¿De qué hablaríamos?
La anécdota, ocurrida esta misma semana, me ha dejado cavilando largamente durante lo que quedaba de ella. 'No hablas lo suficiente de política', me espeta un conocido. Y uno, que es escritor, recibe las críticas como auténticos zarpazos sobre la dignidad, pero cuando la crítica se reduce a lo cuantitativo presiente que la venganza sería muy concreta: lanzar a la cara del crítico todas las resmas de papel que uno ha escrito cumplidamente sobre política, sobre la turbia política del paisito.
Lo que ocurre es que uno, desde la modestia de este espacio, considera la reflexión literaria como algo mucho más amplio. Incluso hay en esa convicción una forma de rebeldía. La política del paisito es como una aspiradora que succiona todas las energías. Pues bien, también en este campo sería aplicable la jerga económica: conviene diversificar. Conviene diversificar las energías, y enriquecer las facetas de la vida. Conviene no olvidarse de que uno, además de vasco, sigue siendo un ser humano. Conviene no dejarse absorber por el apremio de un país extrañamente absorto sobre sí mismo. Creo que también hay rebeldía en no dejarse monopolizar por el famoso conflicto. Creo que hay derecho a seguir siendo y existiendo al margen de él. Porque existen la familia, los amigos, los problemas sentimentales o económicos, las aficiones íntimas, la posibilidad de salir de Euskadi sin llevar encima el sambenito de ejemplar antropológico, susceptible de investigación en torno a una mesa o a una barra de bar.

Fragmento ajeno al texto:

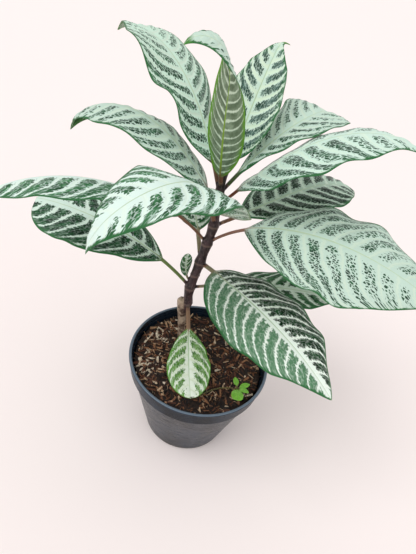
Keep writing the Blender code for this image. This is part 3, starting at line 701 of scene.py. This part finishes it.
def makeLeaf(order, name, values):
    leaf, spine = grownLeaf(values)
    start = (leaf["seat"] - form["overlap"]) / leaf["length"]
    count = max(30, round(leaf["length"] * (1 - start) / form["along"]))
    rows = [start + (1 - start) * i / count for i in range(count)]
    mesh = leafPiece("leaf_" + name + "_blade", leaf, spine, rows)
    spacing = (leaf["length"] - leaf["stalk"]) / leaf["veins"] * 1000
    common = {"Spacing": spacing, "Seed": order * 7.3}
    top = leafMaterial(name + "Upper", {**looks[leaf["look"]], **common, **leaf["marks"]})
    below = leafMaterial(name + "Under", {**under, **common, **leaf["underMarks"]})
    piece = addObject("leaf_" + name + "_blade", mesh, [top, below])
    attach(piece, "root")
    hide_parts("leaf_" + name)


for order, (leafName, leafValues) in enumerate(leaves.items()):
    makeLeaf(order, leafName, leafValues)
print("sixteen leaves made")


# Stem: tubes along the middle lines and the stubs of the leaf stalks, grown together by a fine remesh
def smoothLine(marks, steps):  # a curve through (x, z, radius) marks
    line = []
    for i in range(len(marks) - 1):
        near = [Vector(marks[min(max(i + k, 0), len(marks) - 1)]) for k in (-1, 0, 1, 2)]
        for j in range(steps):
            t = j / steps
            line.append(0.5 * (2 * near[1] + (near[2] - near[0]) * t
                               + (2 * near[0] - 5 * near[1] + 4 * near[2] - near[3]) * t * t
                               + (3 * near[1] - near[0] - 3 * near[2] + near[3]) * t ** 3))
    return line + [Vector(marks[-1])]


def tubeRings(line, sides):  # line has (point, radius) pairs
    rings = []
    for i, (point, radius) in enumerate(line):
        along = (line[min(i + 1, len(line) - 1)][0] - line[max(i - 1, 0)][0]).normalized()
        across = Vector((0, 1, 0)).cross(along)
        across = across.normalized() if across.length > 0.01 else Vector((1, 0, 0))
        other = along.cross(across)
        spots = [onCircle(radius, k, sides) for k in range(sides)]
        rings.append([point + across * x + other * y for x, y in spots])
    return rings


def joinSkins(name, skins):
    points, faces = [], []
    for skinPoints, skinFaces in skins:
        faces += [tuple(i + len(points) for i in face) for face in skinFaces]
        points += skinPoints
    return closedMesh(name, points, faces)


def frozen(piece):  # the piece with its modifiers applied, as a plain mesh
    bpy.context.view_layer.update()
    mesh = bpy.data.meshes.new_from_object(piece.evaluated_get(bpy.context.evaluated_depsgraph_get()))
    piece.modifiers.clear()
    piece.data = mesh
    return mesh


def lineGap(point, line):  # distance to a (x, z, radius) line, less its radius
    near = [mark for mark in line if abs(mark.y - point.z) < stem["nearby"]]
    return min([(point - Vector((m.x, stem["y"], m.y))).length - m.z for m in near], default=1.0)


def stubRings(values):
    leaf, spine = grownLeaf(values)
    rings, count = [], stem["stubRows"]
    for i in range(count + 1):
        swell = stem["stubSwell"] * (stem["stubFoot"] - i / count)
        row = leafRow(leaf, spine, leaf["seat"] / leaf["length"] * i / count, swell)
        rings.append([entry[0] for entry in row[::3]] + [entry[1] for entry in reversed(row[::3])])
    return rings


# the grey streak colour is partly the bark's own streaking and partly a painted sheen on the dark shoot
bark = dict(old=((84, 64, 54), (190, 170, 148)), shoot=((28, 18, 21), (68, 48, 51)), streakAndSheen=(168, 154, 146),
            scar=(150, 126, 112), stub=((120, 80, 66), (150, 122, 96)), rough=(0.28, 0.62),
            bump=(0.7, 0.0006), gloss=0.35)


def barkMaterial():
    material, shader = newMaterial("stemBark")
    spot = objectSpot()
    old, scar, stub = split(readOut("stemPlace"))
    patches = cloud(spot, 160, 4.0, 0.6)
    streaks = cloud(drawnOut(spot, 0.35), 900, 3.0, 0.6)
    trunk = tint(step(patches, 0.40, 0.62), *bark["old"])
    shoot = tint(step(patches, 0.35, 0.65), *bark["shoot"])
    colour = tint(old, shoot, trunk)
    # grey streaks: partly bark streaking, partly painted sheen
    colour = tint(times(step(streaks, 0.5, 0.75), 0.25), colour, bark["streakAndSheen"])
    colour = tint(times(scar, 0.35), colour, bark["scar"])
    colour = tint(stub, colour, tint(patches, *bark["stub"]))
    coat(shader, colour, blend(streaks, *bark["rough"]), plus(streaks, patches), bark["bump"], bark["gloss"])
    return material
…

Lo curioso es que muchos de los que prescinden teóricamente de esa definición de lo vasco como algo totalitario y omnicomprensivo son precisamente los primeros en adscribirse al discurso sempiterno del problema vasco. Pretenden estar aliviados de toda obnubilación ideológica pero jamás hablan de otra cosa. De hecho, ha surgido un ramillete de profesionales del conflicto, individuos que opinan, escriben y se manifiestan sobre esto como si en su conciencia no habitara ninguna otra inquietud. Uno tiene bastante claro que esto de ser vasco no puede ni debe ser una concepción totalitaria del ser humano. Desde luego uno se ha jurado a sí mismo no dejarse devorar por ella. Uno tiene derecho a ser vasco con tanta naturalidad (por mucho que ETA se empeñe en lo contrario) como chino o ecuatoriano. Uno tiene derecho, sobre todo, a que esto de ser vasco no se lleve más allá que una pequeña parte de su mera identidad.

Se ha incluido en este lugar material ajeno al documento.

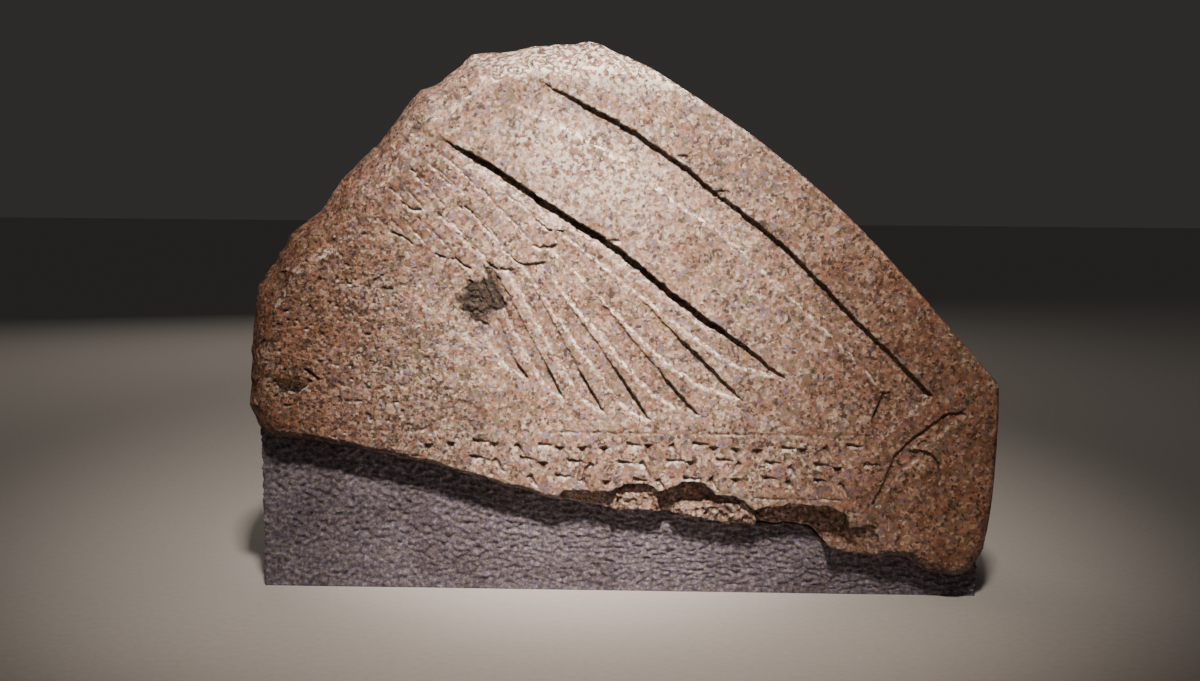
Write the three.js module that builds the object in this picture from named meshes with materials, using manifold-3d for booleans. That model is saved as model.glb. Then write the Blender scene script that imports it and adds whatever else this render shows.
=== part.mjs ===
// A corner of a carved granite stele, broken off at its left, top and foot, on the block that was cut to fit under it.
// Millimetres, +Z up. The origin is on the ground under the middle of the object, and the carved face looks along -Y.
import * as THREE from "three";
import { mergeVertices } from "three/addons/utils/BufferGeometryUtils.js";
import { ImprovedNoise } from "three/addons/math/ImprovedNoise.js";
import Module from "manifold-3d";

const wasm = await Module();
wasm.setup();
const noise = new ImprovedNoise();

// ---------- Driving dimensions ----------

const THICKNESS = 320; // of the slab, face to back, before its back was split off rough
const FACE_Y = -158;
const LIFT = 4; // how far a cutter stands out in front of the face

const BLOCK_SETBACK = 45; // of the block's front behind the carved face
const BLOCK_BACK_SETBACK = 30; // of the block's back in front of the slab's back
const BLOCK_LEFT = -566;
const BLOCK_RIGHT = 565;
const BEDDING_GAP = 0.3; // between the block and the stone that rests on it
const FINEST_EDGE = 0.03; // edges shorter than this are merged away

const OUTLINE_STEP = 27; // distance between the points round the slab
const BREAK_ROUGHNESS = 4; // how far a broken edge wanders
const BREAK_GRAIN = 34; // the size of the lumps on a break
const BACK_ROUGHNESS = 12; // how far the split back wanders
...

En el mundo de los escritores, este ambiente nauseabundo resulta desalentador. A poco que uno logre sacar sus libros de esta tierra, empiezan las preguntas folclóricas: ¿se habla del conflicto en tus historias? Pues no, no se habla del conflicto en esas malditas historias. Y lamentablemente, uno decepciona a la audiencia. No se habla de vascos ni de vascas. Se habla que gente que se quiere o no se quiere. De los miedos generales que atenazan a cualquier ser humano que puso el pie sobre el planeta. La exigencia del conflicto quiere determinar incluso el temario de la creación literaria autóctona, aunque curiosamente esta exigencia es hoy más apremiante fuera de Euskadi que dentro de él. Uno ha escrito (y espera seguir haciéndolo) largo y tendido sobre el famoso problema vasco. Pero eso de dejar la investigación del alma humana a los seres normales supone querer expropiarnos a los vascos esa normalidad a la que tenemos derecho.
Confieso que me duelen algunas plumas que viven por y para el conflicto, algunas plumas incluso muy bien remuneradas. Seguro que el día en que acaben nuestros problemas experimentarán la misma alegría que todos los demás. Pero el momento subsiguiente será bastante complicado: tendrán que mirarse al espejo y encontrar otro modus vivendi (otro ogibidea, que se dice, casi de forma humillante, en euskera). Y, si son escritores, algo aún mucho más duro: inventar algo de una vez.